Merrell Noden ’78 is a frequent PAW ­contributor.

1 Response

Gerry Skoning ’64

8 Years Ago

Juniors in hockey

Congratulations to Merrell Noden ’78 on his fine article on the “juniors” trend in college hockey recruiting (Sports, Jan. 13). Using juniors programs as college hockey’s version of the minor leagues for grooming of players is “a culture that is unique to hockey,” as Dean Peter Quimby pointed out. No other collegiate sport has anything comparable to the farm system college hockey enjoys. Critics like former Harvard hockey coaching legend Bill Cleary say the juniors programs are “absolutely wrong” because there is no academic component to the players’ year(s) playing juniors hockey.

Today, recruiting out of juniors is firmly imbedded in Division I hockey. Despite its shortcomings on the academic side, there is no way to “unring the bell” and return to recruiting exclusively out of high school hockey programs. While I feel more aligned with Coach Cleary on the issue, I fully recognize that juniors programs will dominate college hockey recruiting for the foreseeable future.

The discomfort hockey purists may feel with juniors recruiting is comparable to the angst many Olympic hockey fans have expressed over the fact that we will never see a “Do you believe in miracles” U.S. Olympic gold-medal hockey team consisting exclusively of college hockey players.
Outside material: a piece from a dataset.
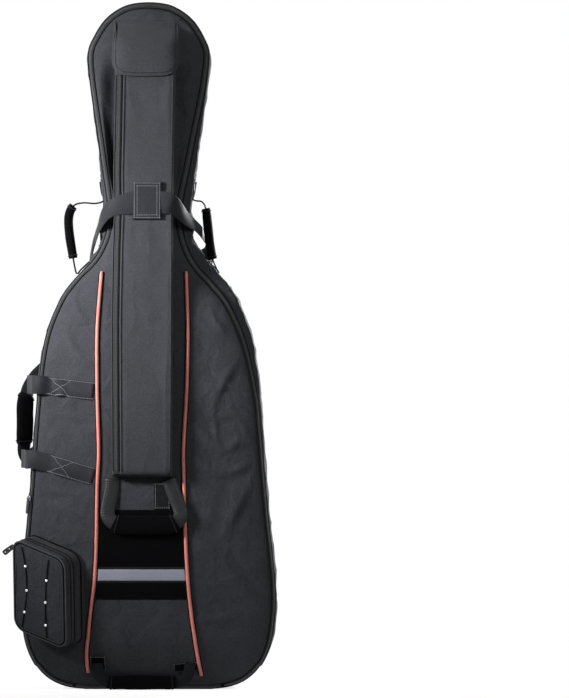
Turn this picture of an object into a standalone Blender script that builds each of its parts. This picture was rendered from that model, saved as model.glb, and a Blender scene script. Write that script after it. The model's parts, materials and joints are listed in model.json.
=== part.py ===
"""Cello gig bag: a padded rear tub, a front cover on a long zip, pockets, handles and shoulder straps.

Metres, +Z up. The bag stands on its flat foot with the front towards -Y.
Tables of points are in millimetres and go through mm().
"""

import math

import bmesh
import bpy
import numpy as np
from mathutils import Vector
from mathutils.bvhtree import BVHTree

# Driving dimensions, in metres
GAP = 0.0004
PADDING = 0.014
SEW_DEPTH = 0.004
WEBBING = 0.0022
ZIP_THICK = 0.003
ZIP_REACH = 0.0063
SEAM_INSET = 0.020
COLUMNS = 12
BOW_POCKET_WALL = 0.003
FLAP_THICK = 0.0045
CORD_RADIUS = 0.0022
RING_WIRE = 0.0021
STUD_RADIUS = 0.0035
STUD_HEIGHT = 0.0016

# Outline of the bag seen from the front: half width and height, mm
OUTLINE = (
    (150, 0), (202, 31), (234, 78), (249, 200), (234, 356), (210, 640), (179, 748),
    (144, 801), (101, 848), (80, 918), (94, 1035), (119, 1222), (107, 1272), (81, 1311), (46, 1334),
)
# Depth of the front and of the back at the middle, against height, m
FRONT = ((0, 0.09, 0.30, 0.56, 0.72, 0.86, 0.98, 1.22, 1.334),
         (0.105, 0.128, 0.138, 0.134, 0.116, 0.088, 0.074, 0.070, 0.046))
BACK = ((0, 0.09, 0.30, 0.56, 0.72, 0.86, 0.98, 1.22, 1.334),
        (0.098, 0.114, 0.124, 0.122, 0.108, 0.084, 0.070, 0.064, 0.042))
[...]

When the NHL first suspended its 1997–98 season to allow its players to join the U.S. Olympic team, college hockey players lost that once-in-a-lifetime opportunity to represent the U.S. in the winter Olympics for good.  

So, on balance, I guess Dean Quimby (faculty adviser to the men’s hockey team) makes an excellent point: “If we’re going to have a hockey team, we might as well have a good one” ... which is precisely what Coach Guy Gadowsky and his staff are doing.